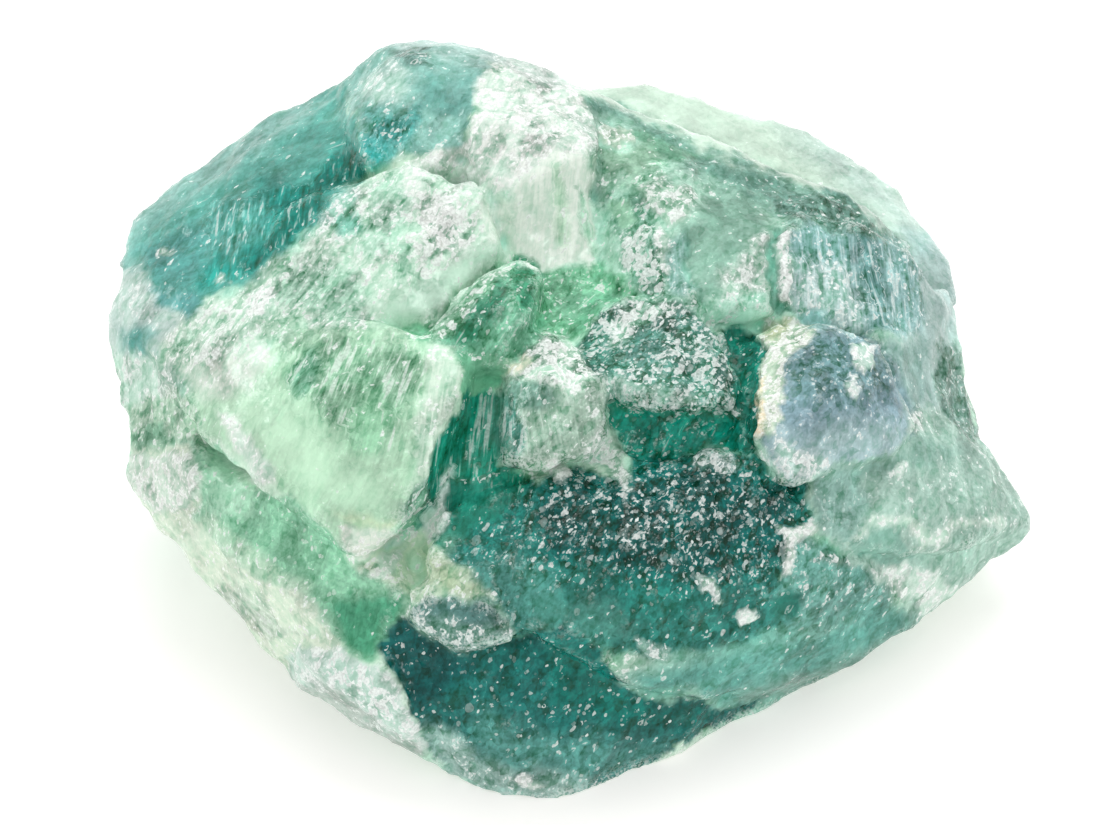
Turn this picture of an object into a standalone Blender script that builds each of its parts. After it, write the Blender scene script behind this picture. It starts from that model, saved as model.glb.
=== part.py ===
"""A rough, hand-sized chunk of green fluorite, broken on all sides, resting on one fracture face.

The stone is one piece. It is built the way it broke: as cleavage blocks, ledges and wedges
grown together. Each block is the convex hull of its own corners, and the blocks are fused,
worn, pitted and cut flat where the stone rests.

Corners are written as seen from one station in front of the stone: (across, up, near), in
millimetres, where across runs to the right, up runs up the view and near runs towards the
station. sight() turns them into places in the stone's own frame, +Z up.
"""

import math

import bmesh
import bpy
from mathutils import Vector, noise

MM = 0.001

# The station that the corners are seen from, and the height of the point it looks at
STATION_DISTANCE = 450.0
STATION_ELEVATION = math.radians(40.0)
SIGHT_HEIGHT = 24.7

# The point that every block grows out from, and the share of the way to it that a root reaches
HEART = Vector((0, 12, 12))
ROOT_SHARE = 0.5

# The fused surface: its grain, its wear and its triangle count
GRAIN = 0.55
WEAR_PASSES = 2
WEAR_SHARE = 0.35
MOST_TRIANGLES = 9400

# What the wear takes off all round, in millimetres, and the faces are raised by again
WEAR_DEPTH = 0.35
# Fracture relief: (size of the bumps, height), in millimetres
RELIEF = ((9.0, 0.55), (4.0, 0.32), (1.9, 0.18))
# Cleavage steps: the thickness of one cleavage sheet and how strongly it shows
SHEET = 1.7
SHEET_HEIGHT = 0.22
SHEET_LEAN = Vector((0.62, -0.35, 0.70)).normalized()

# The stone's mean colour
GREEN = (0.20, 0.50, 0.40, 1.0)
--
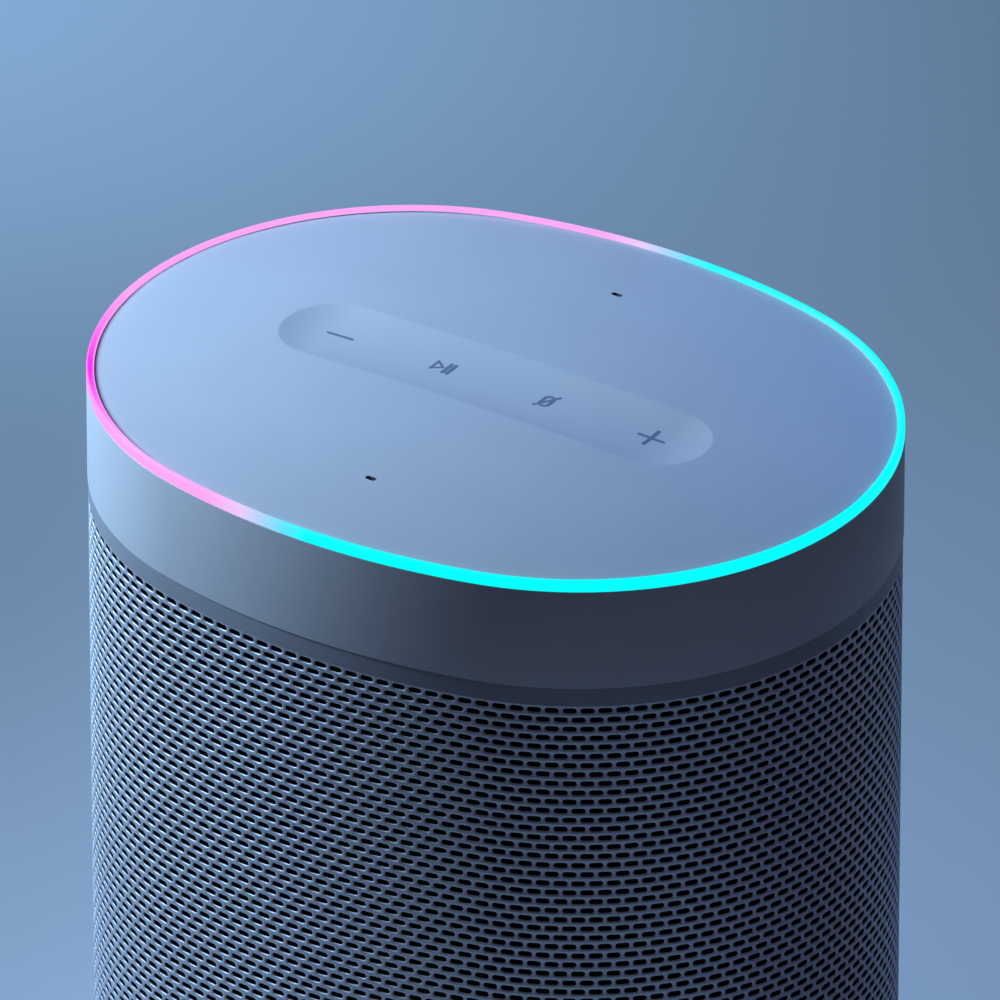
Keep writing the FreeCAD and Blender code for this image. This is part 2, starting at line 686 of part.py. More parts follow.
* * *
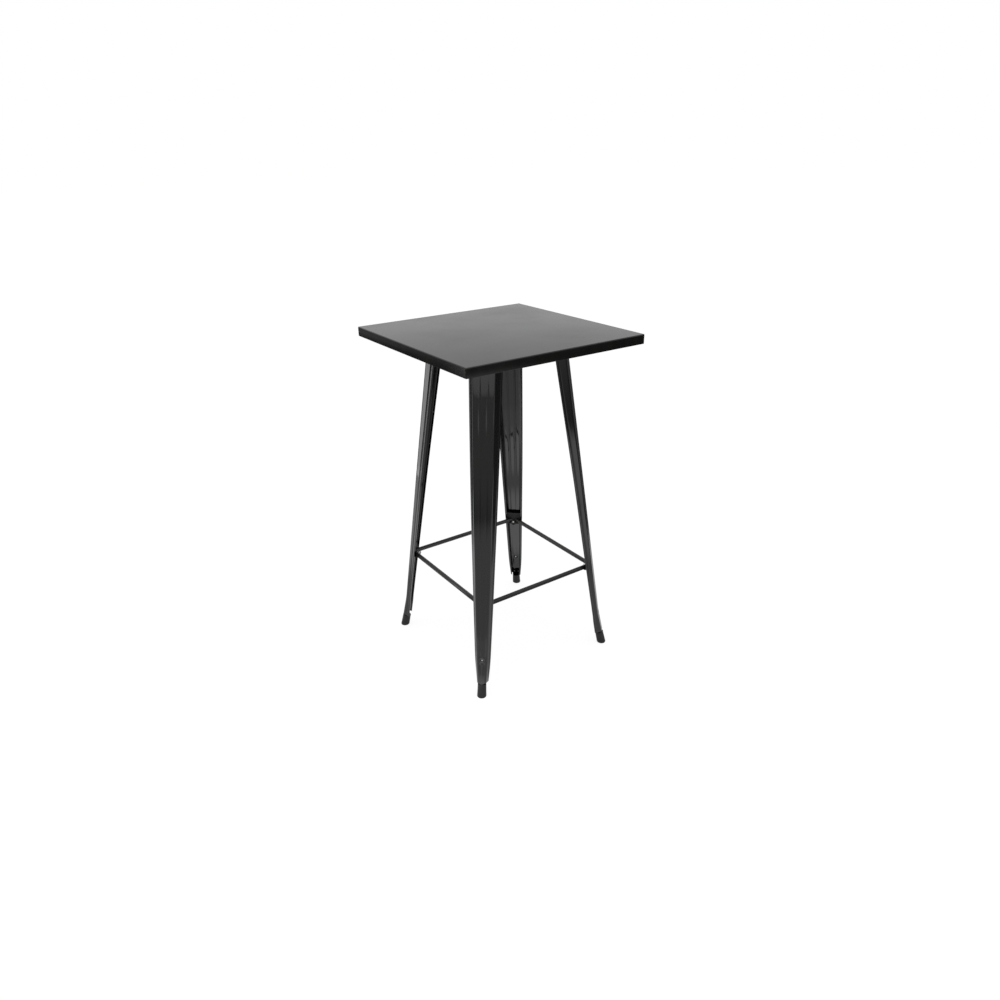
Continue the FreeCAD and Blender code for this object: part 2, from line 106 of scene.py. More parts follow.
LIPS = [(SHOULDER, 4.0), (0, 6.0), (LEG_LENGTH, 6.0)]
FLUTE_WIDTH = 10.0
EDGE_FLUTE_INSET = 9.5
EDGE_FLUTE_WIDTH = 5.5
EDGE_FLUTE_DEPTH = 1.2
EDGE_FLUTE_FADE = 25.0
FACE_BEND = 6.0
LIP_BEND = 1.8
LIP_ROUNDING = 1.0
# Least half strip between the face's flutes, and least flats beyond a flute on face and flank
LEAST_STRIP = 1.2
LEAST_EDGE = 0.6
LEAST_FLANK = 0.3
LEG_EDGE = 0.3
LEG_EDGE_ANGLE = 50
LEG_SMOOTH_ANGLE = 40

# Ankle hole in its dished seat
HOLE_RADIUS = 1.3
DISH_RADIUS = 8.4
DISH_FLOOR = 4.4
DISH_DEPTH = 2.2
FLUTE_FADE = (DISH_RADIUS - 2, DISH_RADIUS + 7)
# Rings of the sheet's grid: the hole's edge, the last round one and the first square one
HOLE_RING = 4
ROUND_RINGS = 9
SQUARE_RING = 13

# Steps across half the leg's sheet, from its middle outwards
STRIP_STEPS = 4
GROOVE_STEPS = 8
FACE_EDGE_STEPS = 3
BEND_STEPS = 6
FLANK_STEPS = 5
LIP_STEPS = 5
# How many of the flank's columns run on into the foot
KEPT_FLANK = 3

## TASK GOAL
Only the lines running from the line with "Continue the FreeCAD" through the line with "LEG_SMOOTH_ANGLE = 40" should be repeated, exactly and with both ends kept.

## THE SOLUTION
Continue the FreeCAD and Blender code for this object: part 2, from line 106 of scene.py. More parts follow.
LIPS = [(SHOULDER, 4.0), (0, 6.0), (LEG_LENGTH, 6.0)]
FLUTE_WIDTH = 10.0
EDGE_FLUTE_INSET = 9.5
EDGE_FLUTE_WIDTH = 5.5
EDGE_FLUTE_DEPTH = 1.2
EDGE_FLUTE_FADE = 25.0
FACE_BEND = 6.0
LIP_BEND = 1.8
LIP_ROUNDING = 1.0
# Least half strip between the face's flutes, and least flats beyond a flute on face and flank
LEAST_STRIP = 1.2
LEAST_EDGE = 0.6
LEAST_FLANK = 0.3
LEG_EDGE = 0.3
LEG_EDGE_ANGLE = 50
LEG_SMOOTH_ANGLE = 40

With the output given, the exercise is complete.